The accepted answer to very similar SO problem recommends using immutable sets. Let's try it:

BiMap<Character,ImmutableSet<String>> index = activityToPersonMap.entrySet().stream()
        .collect(groupingBy(Map.Entry::getValue, HashBiMap::create, mapping(Map.Entry::getKey, toImmutableSet())));

The ImmutableSet.toImmutableSet() method (you need Guava version 21+) returns collector which accumulates intermediate result into ImmutableSet.Builder. During stream processing, the builder is also stored into BiMap values though, so at first sight one could say this solution does not differ. However, (1) the builder does not override equals+hashCode, so its hashcode does not depend on its content, and (2) thanks to finisher associated with collector, the builder is converted to ImmutableSet at the end and replaced in BiMap.

We can prove correctness of such postponing even for mutable sets. The Collectors.collectingAndThen method wraps given collector and adds finisher after it. We wrap mapping collector and copy resulting value into new HashSet. The effect is same as in previous example.

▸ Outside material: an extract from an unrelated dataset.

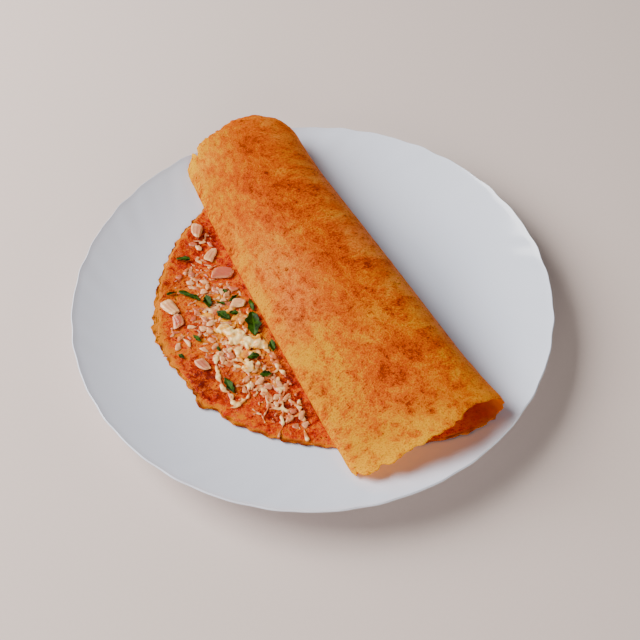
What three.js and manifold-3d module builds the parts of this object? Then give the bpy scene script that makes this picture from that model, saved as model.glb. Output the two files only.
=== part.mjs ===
// A ghee karam dosa on a round plate with a finely scalloped edge. The thin crisp sheet is rolled along
// one side, and its other side lies open on the plate with its red, spiced face and its toppings up.
// Millimetres, +Z up. The origin is under the middle of the plate, and +Y runs along the roll.
import * as THREE from 'three';
import { mergeVertices } from 'three/addons/utils/BufferGeometryUtils.js';
import Module from 'manifold-3d';

const wasm = await Module();
wasm.setup();

// Clear gap between pieces that lie on each other
const GAP = 0.45;

// Plate: a flat well, a rim that curves up to the edge, and a foot ring
const PLATE = {
  edgeRadius: 135,
  edgeHeight: 22.2,
  wellRadius: 78,
  wellHeight: 4.6,
  rimCurve: 1.7,
  wall: 3,
  footRadius: 73,
  footWidth: 4,
  footHeight: 1.5,
};

// The edge waves in groups of three scallops, and each wave runs inwards as a soft slanting flute
const FLUTES = {
  groups: 16,
  wideShare: 0.55,
  wideBearing: -21.8,
  narrowBearing: -26.4,
  innerRadius: 101,
  edgeWave: 0.35,
  depth: 0.55,
  lean: 11,
};
const LIP = { round: 0.5, upperFace: 0.7, lowerFace: 2.1, inset: 0.8 };
const EDGE_SIDES = 144;
const WELL_SIDES = 48;
const RING_RADII = {
  well: [44, 78, 88, 98],
  rim: [106, 115, 124, 132],
  under: [126, 110],
  below: [94, 84],
};

// Dosa sheet, laid flat: an oval as wide as the roll is long
const SHEET = {
  thickness: 1.8,
  tipX: -88.5,
  middleY: 6.4,
  halfWidth: 117.6,
  ovalLength: 150,
  flapOvalStart: 236,
  flapOvalLength: 100,
  edgeBand: 3,
};

// Distances along the sheet from its tip, where each stretch of the rolled section ends
const STRETCH = { lie: 130, lift: 152, side: 178, top: 250, turn: 258, flap: 318 };
const STRETCH_ROWS = { lie: 16, lift: 4, side: 5, top: 9, turn: 4, flap: 6 };
const COLUMNS = 20;
const TIP = { angle: 0.16, edgeShare: 0.3 };
// Where the bottom layer starts to draw in or out, so that it comes up right under the roll's side
const LIE_EVEN = 62;

// The rolled section at the near end, the middle and the far end of the roll
const ROLL = {
  sideX: [56.2, 49.8, 42.4],
  sideRise: [10, 12.5, 7.5],
  lieReach: [11, 16, 15],
  crestX: [38.5, 25, 11],
  crestZ: [37.4, 35.6, 42.4],
  crestHandle: [0.3, 0.46, 0.6],
  leftX: [-28.2, -28, -28.6],
  turnRadius: [1.7, 3.4, 4.6],
  shoulderSlope: [0.3, 0.75, 1.8],
  shoulderHandle: [0.5, 0.42, 0.4],
};
// The near end swells out between two stretches of the top layer, and its bottom layer stands out as a
// lip. The far end is cut back at one stretch and swells out at the crest.
const NEAR_SWELL = { size: 5, from: [180, 200], to: [238, 262] };
const NEAR_LIP = { at: 118, size: 5, width: 24 };
const FAR_TRIM = { at: 154, size: -6.5, width: 13 };
const FAR_SWELL = { at: 178, size: 4.5, width: 16 };
const FLAP = { endX: 33, curl: 3.5, curlStart: 0.6, settle: 14, overlap: 4 };

// Ragged edge: small waves all round, and a few torn crags. On the open side a crag is placed by its
// bearing in degrees from the tip, seen from the middle of the oval, and on the roll by its distance
// along the sheet.
const RAGGED = { wave: 0.5, pitch: 9 };
const OPEN_CRAGS = [
  { bearing: -15, size: 4, width: 1.3 },
  { bearing: -7, size: -2.2, width: 5 },
  { bearing: -18, size: -1.4, width: 1.6 },
  { bearing: -23, size: 1.2, width: 2 },
  { bearing: 7, size: 2, width: 3.4 },
  { bearing: 24, size: -1, width: 10 },
  { bearing: 45, size: -3, width: 12 },
];
const ROLL_CRAGS = [
  { side: 1, at: 238, size: -4.2, width: 3.4 },
  { side: -1, at: 226, size: -1.2, width: 4 },
];

// Chopped onion scattered over the open face, as round patches with a count of pieces
const ONION_PATCHES = [
  { x: -37, y: 77, spread: 8, count: 4 },
  { x: -55, y: 56, spread: 8, count: 4 },
  { x: -48, y: 41, spread: 7, count: 6 },
  { x: -39, y: 31, spread: 7, count: 4 },
  { x: -60, y: 19, spread: 8, count: 7 },
  { x: -59, y: -2, spread: 9, count: 8 },
  { x: -77, y: 12, spread: 8, count: 3 },
  { x: -53, y: -29, spread: 7, count: 4 },
  { x: -42, y: -45, spread: 8, count: 6 },
  { x: -37, y: -61, spread: 7, count: 5 },
];
const ONION = { length: [3.4, 6.4], width: [2.4, 3.8], height: [1.8, 2.8], sides: 6, seed: 20, attempts: 90 };
const OPEN_FACE = { rightX: -32.5, margin: 7, clear: 0.6 };

// Strands of melted cheese: where each starts, its heading and turn in degrees, and its length
const STRANDS = [
  { from: [-63.5, -6], heading: -108, turn: 34, length: 36 },
  { from: [-68, -41], heading: -10, turn: 105, length: 24 },
  { from: [-54, -36], heading: 15, turn: -70, length: 16 },
  { from: [-41, -37], heading: -60, turn: 80, length: 14 },
  { from: [-47, -38], heading: -95, turn: -40, length: 18 },
  { from: [-40, -40], heading: -92, turn: -45, length: 32 },
  { from: [-37, -50], heading: -80, turn: -30, length: 28 },
];
const STRAND = { width: 2.6, height: 2, steps: 5, sides: 6 };
const SUNK = 0.6;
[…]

BiMap<Character,Set<String>> index = activityToPersonMap.entrySet().stream()
        .collect(groupingBy(Map.Entry::getValue, HashBiMap::create, collectingAndThen(mapping(Map.Entry<String,Character>::getKey, toSet()), HashSet<String>::new)));

For completeness, creating Map first and then BiMap from Map would also be possible:

BiMap<Character,Set<String>> index = activityToPersonMap.entrySet().stream()
        .collect(collectingAndThen(groupingBy(Map.Entry::getValue, mapping(Map.Entry::getKey, toSet())), HashBiMap::create));

You can try all examples in the gist.

Conclusion

The collector API is very powerful, although for more complex collector chains the timing of events during stream processing is not straightforward.
Collectors with finisher seem to be better comprehensible than simple collectors.
Also it's easy to encounter limits of Java compiler with respect to generic type inference.
After all, important cause of this bug was also in using BiMap constructor as Map supplier ignoring fact that BiMap violates Liskov substitution principle.